Don’t look for fusion experiments or "new" Italian cuisine at the Caragiulo table. The brothers’ restaurant kitchen excels at traditional Italian-American favorites with a few seafood specialties that take advantage of the local catch and tourists’ hunger for fish and shellfish.
Expect about a dozen wines by the glass from the Cal-Italia list that features bottles from about $29 to $70. Caragiulo’s has a full-service bar separated from the dining room by a half wall, and live entertainment most nights. Like the Sarasota restaurant, this new enterprise is a lively place that promotes good food and good times at reasonable prices in a casual atmosphere. While the Sarasota place is usually bustling with young and middle-aged people, the Bradenton place appears to attract a wider generational sampling. We saw a fair amount of families with children at the newer Caragiulo’s, all of them looking like they’d found just the place they wanted to be.

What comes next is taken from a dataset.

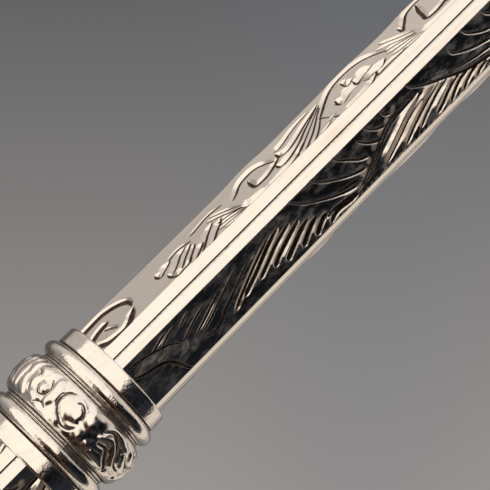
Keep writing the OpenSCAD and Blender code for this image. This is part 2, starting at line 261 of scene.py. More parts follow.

4726 Cortez Road W., Bradenton
Dinner: nightly, from 4:30 p.m.
Reservations for parties of six and more
Parking in mall lot
Q. My culinary hobby is scouting out small, genuine Mexican and Cuban restaurants that are chef owned and unpretentious. More often than not, I eat pretty well, and on a budget, too. Is there such an eatery you’ve come across recently that you want to tell me about?
A. I’m happy to tell you and everybody else about Cabo Café, a tiny strip mall place in Sarasota Commons that seats 32 in a room that will remind you of a friend’s eat-in kitchen. Blue chairs pull up to laminate tables that hug walls brightly ornamented with posters, pottery and some faux plants. There’s Hispanic background music, paper napkins and paper placemats that tell the story of how young chef Galdino Gomez, born and raised in Mexico City, learned to cook from his Oaxacan mother. He and wife Patricia (a Johnson & Wales grad) opened the place last October.
The food is basically Mexican everyday comfort food. Gomez uses authentic ingredients, such as the creamier, less watery Haas avocados, for his guacamole; and he roasts tomatillos for his salsa. His daily taco buffet, which includes two soups and several entrées at $6.96 for all you can eat, is becoming a local legend, especially with those who work out at the health club just a few doors down. But you’ll also want to experience his ceviche, street-style quesadillas, roasted veggie wrap or chef’s fish tacos, which consist of beer-battered grouper in soft corn shells with a spicy chipotle sauce. Nothing on the menu tops $17, and that’s for a huge combination platter. You can drink beer, soft drinks, sangria, Margarita, even Oaxaca-style hot cocoa. Lunch and dinner. Buen provecho (enjoy it). 935 Beneva Road. 373-0502.
Damon Presswood’s Ooh La La bouillabaise.
Chef-owner Damon Presswood decided on Ooh La La for the name of his Holmes Beach restaurant when it opened in 1999 because "That’s what I wanted people to say when they saw a plate of my food arriving at their table." The 35-year-old Presswood apprenticed during summer vacations at Harry Continental Kitchens on Longboat Key and at Ivo’s when it was at the Four Winds Resort. Later he moved on to St. Armands’ Café L’Europe. Although his menu changes seasonally, there are about eight dishes that Presswood claims his regulars would never permit him to remove. Among them is the house bouillabaisse. "It adapts to whatever fish and shellfish you have locally fresh and readily available," he says. "You can have fun with it."
Ooh La La Bistro
5406 Marina Drive, Holmes Beach
Ooh La La Bouillabaisse
1 quart lobster/shrimp/fish stock
1 cup each of the following:
chopped stewed tomato
chopped Spanish onion
1 tablespoon minced garlic
1/4 cup olive oil
1 teaspoon saffron
2 bay leaves
1/2 teaspoon fennel seeds
6 middleneck clams
1 lobster tail, split
4 large scallops
4 large shrimp, peeled and deveined
1/4 pound grouper pieces
Sauté onions, celery, carrots, leeks and fennel in olive oil on high heat for two minutes. Add garlic, squash, zucchini and bay leaves and sauté on medium high heat for two minutes. Add puréed and stewed tomatoes, saffron and stock and simmer for 10 minutes. Set aside.
On high heat in a large sauté pan, brown the butter and add clams, lobster tail, scallops, shrimp and grouper. Stirring/tossing constantly, lightly brown the seafood. Add bouillabaisse stock, cover and simmer for two minutes. Add salt and pepper to taste. Serve in large casserole dish. Garnish with buttered French bread toast points.